At the same time, in the wake of the Abraham Accords, he was talking to the Israelis secretly about terms and conditions for Saudi-Israeli normalization. Remember, Saudi Arabia is very competitive with the U.A.E. and didn’t want to see it get ahead, both in access to Israeli intelligence, security support against Iran, and investment opportunities in the high-tech area.

At some point, and I can’t tell you where, these two things fused into the notion of a kind of three-way deal. This was being discussed on a low burn for, say, six months or so. And when I interviewed President Biden, I simply asked where it stood. It was very clear that the President was struggling with whether to go ahead with this. He has a complicated relationship with Saudi Arabia, given M.B.S.’s involvement in the murder of Jamal Khashoggi. And so he was obviously wrestling with it. Then he decided to send Jake Sullivan and the diplomat Brett McGurk to Riyadh. At a fund-raiser on Friday, he said, Hey, this might happen. That’s where we stand right now. [Mohammad bin Salman has previously denied any involvement with Khashoggi’s murder.]

What’s in it for the Saudis is obviously access to something very few countries have: an American security umbrella, primarily vis-à-vis Iran. What’s in it for the United States is less immediately consequential. From the point of view of American arms industries, you would obviously have a big market in Saudi Arabia. Part of the American conditions would be that Saudi Arabia would curtail its growing ties with China, including the prospect of Saudi Arabia buying Chinese oil in renminbi, which is a threat to the U.S. dollar as the world’s primary global reserve currency.

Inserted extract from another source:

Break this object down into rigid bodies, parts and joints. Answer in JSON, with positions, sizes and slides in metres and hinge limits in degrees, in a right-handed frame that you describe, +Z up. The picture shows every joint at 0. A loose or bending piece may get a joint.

And, as part of the deal, Saudi Arabia would normalize its relations with Israel, which would then lay the foundation for a kind of American security architecture in the region. The advantage for the U.S. there is we don’t really want to be in that part of the world in the way we’ve been since the start of the Cold War. So this is a framework for much more offshore balancing by the United States through allies in the region.

There is a moral case against the U.S. being so close to Saudi Arabia, given the murder of Jamal Khashoggi, its war in Yemen, its human-rights record. There’s also a more practical question, which has come up especially since 9/11, of whether our relationship with Saudi Arabia is even helpful for us in terms of pure national interest. It’s not clear to me how this deal would lead us to take a step back in the region. It seems like it would draw us closer. How is that in the American interest?

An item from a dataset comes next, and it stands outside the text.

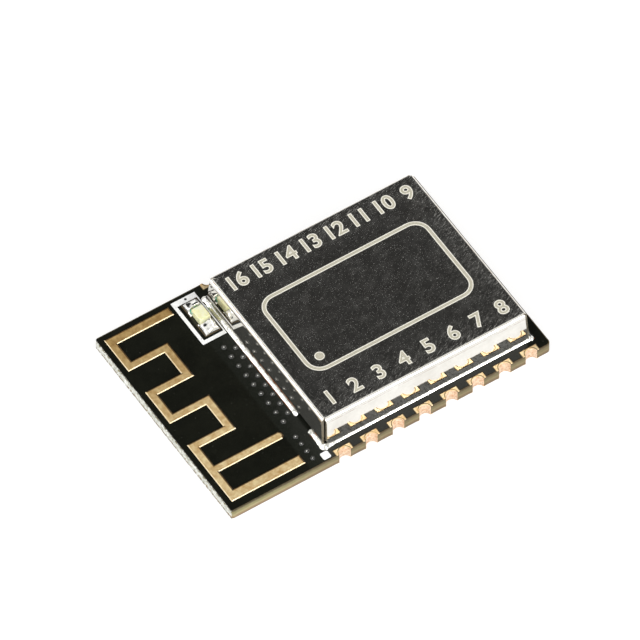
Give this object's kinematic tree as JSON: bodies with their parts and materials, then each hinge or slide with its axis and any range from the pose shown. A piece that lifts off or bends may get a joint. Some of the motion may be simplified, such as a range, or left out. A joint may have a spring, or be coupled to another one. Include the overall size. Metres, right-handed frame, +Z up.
{
  "type": "wifi module",
  "caption": "Castellated radio module: black circuit board with meander antenna, folded shield can, status LED and half-hole edge pads.",
  "frame": {"origin": "centre of the underside, on the plane of the lower pad lands", "axes": "+X along the board, away from the antenna; -Y the long edge with pads 1 to 8; +Z up, out of the shield can's lid"},
  "size_m": [0.024, 0.016, 0.0033],
  "materials": {
    "fr4_laminate": "bare glass-epoxy, routed and broken edges",
    "copper": "masked copper",
    "gold_plate": "immersion gold over copper, matt",
    "pad_gold": "immersion gold over copper, satin",
    "black_mask": "semi-gloss black solder mask",
    "legend_ink": "printed white ink",
    "can_metal": "bright tinned sheet, finely brushed",
    "solder": "bright solder",
    "led_base": "green resin base",
    "led_lens": "pale cast resin",
    "tin_plate": "matt tin",
    "chip_mould": "black moulding compound",
    "ceramic": "fired ceramic",
    "crystal_metal": "plated lid and pads",
    "capacitor_ceramic": "tan ceramic",
    "inductor_ceramic": "blue-grey ceramic"
  },
  "bodies": {
    "root": {"board_laminate": "fr4_laminate", "ground_pour_top": "copper", "ground_pour_bottom": "copper", "stitching_vias": "copper", "antenna_trace": "gold_plate", "component_lands": "gold_plate", "pad_01": "pad_gold", "pad_02": "pad_gold", "pad_03": "pad_gold", "pad_04": "pad_gold", "pad_05": "pad_gold", "pad_06": "pad_gold", "pad_07": "pad_gold", "pad_08": "pad_gold", "pad_09": "pad_gold", "pad_10": "pad_gold", "pad_11": "pad_gold", "pad_12": "pad_gold", "pad_13": "pad_gold", "pad_14": "pad_gold", "pad_15": "pad_gold", "pad_16": "pad_gold", "solder_mask_top": "black_mask", "solder_mask_bottom": "black_mask", "legend_ink": "legend_ink", "shield_can": "can_metal", "shield_solder": "solder", "led_solder": "solder", "led_base": "led_base", "led_lens": "led_lens", "led_terminals": "tin_plate", "soc_lead_frame": "tin_plate", "flash_leads": "tin_plate", "capacitor_caps": "tin_plate", "resistor_caps": "tin_plate", "inductor_caps": "tin_plate", "soc_body": "chip_mould", "flash_body": "chip_mould", "resistor_bodies": "chip_mould", "crystal_base": "ceramic", "crystal_lid": "crystal_metal", "crystal_pads": "crystal_metal", "capacitor_bodies": "capacitor_ceramic", "inductor_bodies": "inductor_ceramic"}
  },
  "joints": []
}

Well, I’m not sure it is. I’m approaching this more as an analyst and a reporter, trying to understand what the contours of this would be, and I need to see all the elements of it. But I think there’s a dimension of this that involves M.B.S. Everyone knows about the Iranian Revolution. Very few people know about the takeover of the Grand Mosque in Mecca. Imagine that Christian radicals took over the Vatican in Rome and held it for almost a month. The equivalent happened in Saudi Arabia in 1979. Saudi Arabia’s ruling family said, That’s not going to happen again. And they took Saudi Arabia on a giant right turn, basically religifying Saudi society even more, giving much more authority to puritanical preachers and then allowing them to export the most puritanical version of Islam to the entire Arab Muslim world. It was one of the biggest events shaping the late twentieth and early twenty-first centuries.

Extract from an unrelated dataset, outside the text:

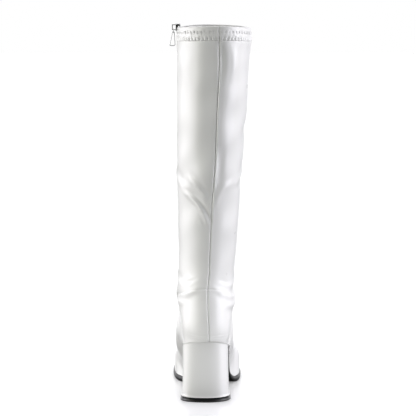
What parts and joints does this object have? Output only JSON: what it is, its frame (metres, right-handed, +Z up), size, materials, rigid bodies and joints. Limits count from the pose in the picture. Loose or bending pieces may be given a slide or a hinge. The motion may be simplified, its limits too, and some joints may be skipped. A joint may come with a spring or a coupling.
{
  "type": "go go boot",
  "caption": "Knee-high right boot with a smooth stretch shaft, squared-round toe, full inner zip and broad block heel, standing empty.",
  "frame": {"origin": "middle of the heel's floor face", "axes": "+Z up, +Y toward the toe, +X toward the outer (little toe) side"},
  "size_m": [0.1022, 0.2446, 0.4649],
  "materials": {
    "coated_white": "smooth glossy coating",
    "heel_cover": "smooth glossy cover over a rigid block",
    "lining": "matt woven",
    "black_rubber": "semi-gloss moulded",
    "zip_tape": "matt woven tape",
    "zip_teeth": "satin nylon",
    "bright_metal": "polished plating"
  },
  "bodies": {
    "boot": {"upper": "coated_white", "insole": "lining", "outsole": "black_rubber", "heel": "heel_cover", "top_piece": "black_rubber", "zip_tape_front": "zip_tape", "zip_tape_rear": "zip_tape", "zip_chain": "zip_teeth", "zip_slider": "bright_metal"},
    "link": {"zip_link": "bright_metal"},
    "pull": {"zip_pull": "bright_metal"}
  },
  "joints": [
    {"name": "link_swing", "type": "hinge", "parent": "boot", "child": "link", "pos_m": [-0.03988, 0.01986, 0.45831], "axis": [-0.0644, 0.9978, -0.0145], "range_deg": [0, 110]},
    {"name": "pull_swing", "type": "hinge", "parent": "link", "child": "pull", "pos_m": [-0.03984, 0.01979, 0.45371], "axis": [-0.0644, 0.9978, -0.0145], "range_deg": [0, 40]}
  ]
}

The reason I was interested in M.B.S. when he took power was because he was clearly out to reverse 1979. It’s hard to imagine something more geopolitically important to both the Middle East and the West. Saudi Arabia is not a democracy. It has nothing to do with that. But it does have to do with fundamentally reshaping what is broadcast and exported from the keeper of the two holy mosques of Mecca and Medina. It is hugely important, and in my view that was why we had to try to nurture it and encourage him in this direction. And then Jamal Khashoggi is killed, and that suddenly clouds the whole picture and makes the whole thing that much more difficult. We simply must never forget or stop talking about what this guy’s government did to Jamal Khashoggi. And we must never, ever forget and stop talking about the importance of reversing 1979. Guess what? It’s really complicated.

In addition to Khashoggi, and since M.B.S. took de-facto control of the country, the war in Yemen was ramped up. There was a weird quasi-coup in Lebanon organized by Saudi Arabia. There was a blockade of Qatar. There are all kinds of heightened tensions—which have now been lowered, thanks in part maybe to Chinese mediation—with Iran. I understand your point, but it also seems that he has been very aggressive in the region generally, correct?

Yeah, it’s absolutely correct. Which is why we need to look at all the details of this agreement and why it’s going to have a very difficult time getting through any kind of Senate ratification. You’re going to have to pose that question to the Administration. I’m going to have to pose that question to the Administration. I’m just watching all of this, and I’m bringing in this 1979 element, because it’s also hugely important.

In the piece, you write, “But if Biden decides to try for it and the U.S. could put on the table a deal that is hugely in America’s strategic interest, hugely in Israel’s strategic interest, hugely in Saudi Arabia’s strategic interest (admitting it into a very exclusive club of countries with a U.S. security umbrella) and revive Palestinian hopes for a two-state solution, that would be a very, very big deal.” You’re not saying that that deal is on the table currently, though?

Exactly. It would have to do with all the conditionality on all the issues you just outlined. And I don’t think we’re anywhere near knowing that yet.